→ **Exercise aim**
Every line that holds "materials" should be shown.
---
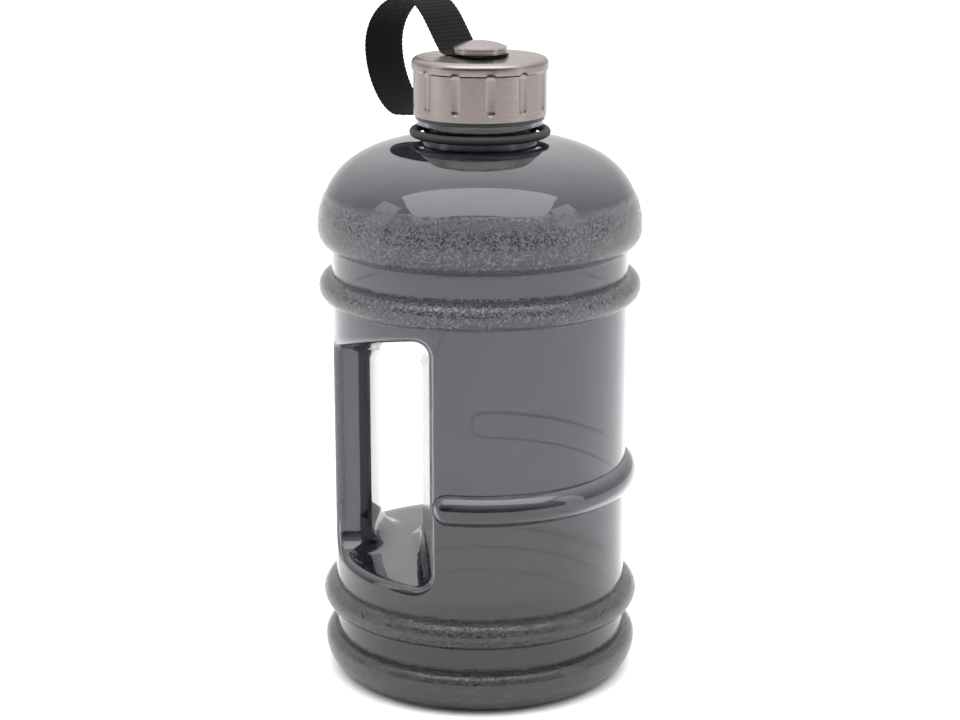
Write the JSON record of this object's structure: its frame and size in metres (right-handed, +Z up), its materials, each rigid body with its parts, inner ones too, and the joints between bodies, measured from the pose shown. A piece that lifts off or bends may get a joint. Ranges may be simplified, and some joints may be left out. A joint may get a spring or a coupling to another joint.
{
  "type": "large water jug",
  "caption": "Large translucent jug with bumper rings, a side grip post beside a through passage, and a steel screw cap tethered by a webbing strap.",
  "frame": {"origin": "middle of the base, on the plane the jug stands on", "axes": "+Z up along the jug's axis; the grip post lies towards -X and the finger passage runs along Y"},
  "size_m": [0.1336, 0.1336, 0.2814],
  "materials": {
    "clear_grey_plastic": "translucent smoke-grey blow-moulded copolyester, smooth with grained bands",
    "brushed_steel": "drawn stainless sheet, brushed round",
    "polished_steel": "turned stainless, satin polished",
    "zinc_steel": "zinc-plated steel",
    "black_plastic": "moulded black polypropylene",
    "silicone": "soft white silicone",
    "black_rubber": "matt black elastomer",
    "webbing": "black nylon webbing with cross ribs"
  },
  "bodies": {
    "jug": {"jug_body": "clear_grey_plastic"},
    "ring": {"tether_ring": "black_rubber"},
    "swivel": {"strap_eyelet": "zinc_steel", "strap": "webbing"},
    "cap": {"cap_shell": "brushed_steel", "cap_liner": "black_plastic", "cap_seal": "silicone", "button_dome": "polished_steel", "button_flange": "polished_steel", "button_screw": "zinc_steel", "screw_washer": "zinc_steel"}
  },
  "joints": [
    {"name": "cap_lift", "type": "slide", "parent": "jug", "child": "swivel", "axis": [0, 0, 1], "range_m": [0, 0.025], "deforming": ["strap"]},
    {"name": "cap_turn", "type": "hinge", "parent": "swivel", "child": "cap", "pos_m": [0, 0, 0.25], "axis": [0, 0, 1], "range_deg": [0, 1800]},
    {"name": "ring_turn", "type": "hinge", "parent": "jug", "child": "ring", "pos_m": [0, 0, 0.2292], "axis": [0, 0, 1], "continuous": true}
  ],
  "couplings": [
    {"joint": "cap_lift", "follows": "cap_turn", "m_per_rad": 0.00079577}
  ]
}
---
→ **Output for this task**
Write the JSON record of this object's structure: its frame and size in metres (right-handed, +Z up), its materials, each rigid body with its parts, inner ones too, and the joints between bodies, measured from the pose shown. A piece that lifts off or bends may get a joint. Ranges may be simplified, and some joints may be left out. A joint may get a spring or a coupling to another joint.
  "materials": {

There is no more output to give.